Banks Ready FRTB Carve-out Request for LIBOR

Under the incoming capital rules – the Fundamental Review of the Trading Book (FRTB) – banks that use the internal model approach will face an additional capital charge for all risk factors not backed by a minimum level of trading. This has led to speculation that as banks begin to move roughly $370 trillion in swaps (notional) away from LIBOR, they will ask regulators for capital relief according to an article from Risk.net.

The concern is that the less-liquid portions of the portfolio, which one study estimates could account for as much as 30 percent of the total capital charge, could rise even higher, as an alternative benchmark brings in more trades, as liquidity tails off in LIBOR swaps, and slowly builds in replacement benchmarks.
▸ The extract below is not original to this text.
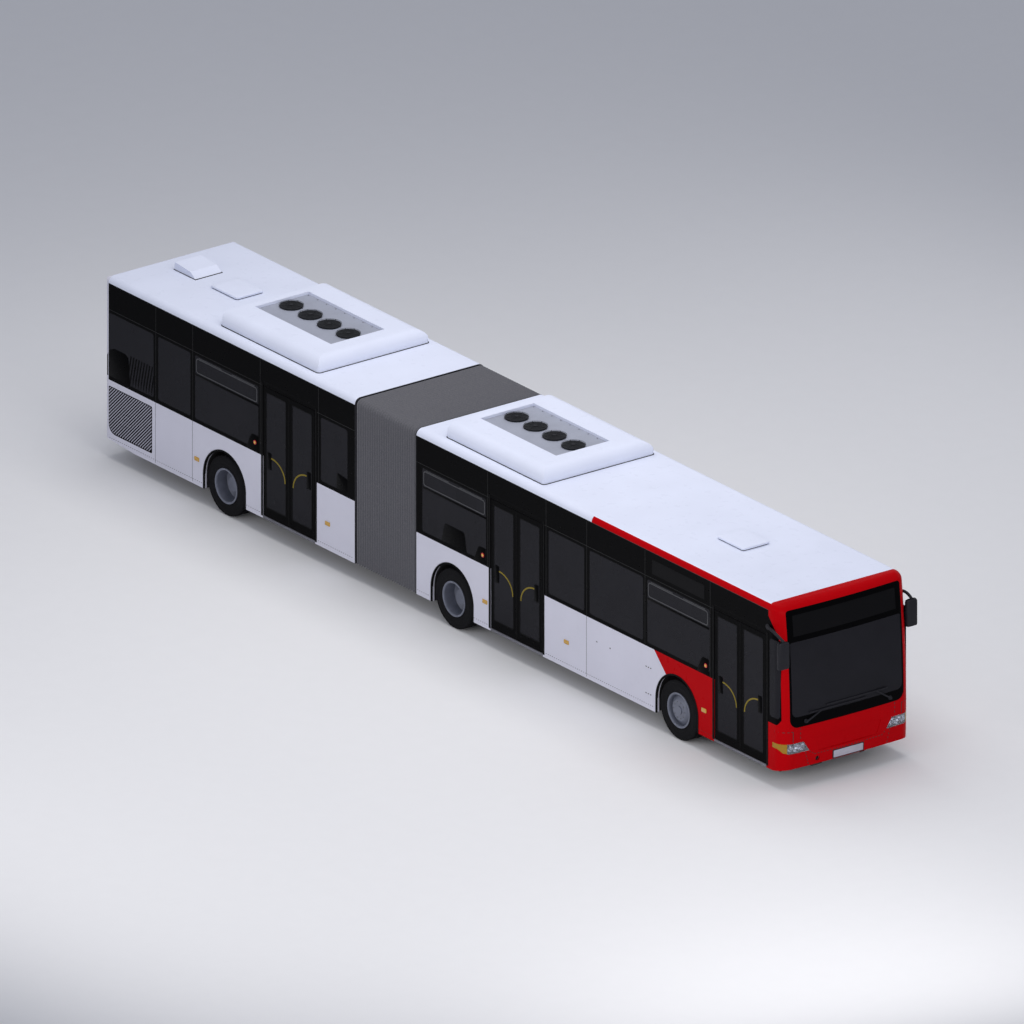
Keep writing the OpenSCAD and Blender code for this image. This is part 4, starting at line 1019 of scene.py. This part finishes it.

Under the FRTB, a bank is permitted to include a risk factor in its internal model for capital calculation if it can point to at least 24 so-called real price observations of the value of the risk factor over the previous 12 months, with no more than a one-month gap between any two observations. Failing this, the risk factor would be deemed non-modellable and attract an additional capital charge.

Given that the first SOFR-pegged swaps were only just traded and cleared on Tuesday, July 17, some market participants worry it will take some time for sufficient liquidity to materialize to avoid the capital penalties. Risk.net reports these worries have led the industry to begin building the case for a carve-out request from the capital requirements while the market transition to the new benchmark.

A market risk head at a European bank, who wished to remain anonymous said, “This FRTB issue is an interesting aside, but it will not be allowed to stop the project. If necessary an exception will be made. It is perhaps a good example of one of the main flaws in the current FRTB rules – and this will surely be improved before the FRTB go-live.”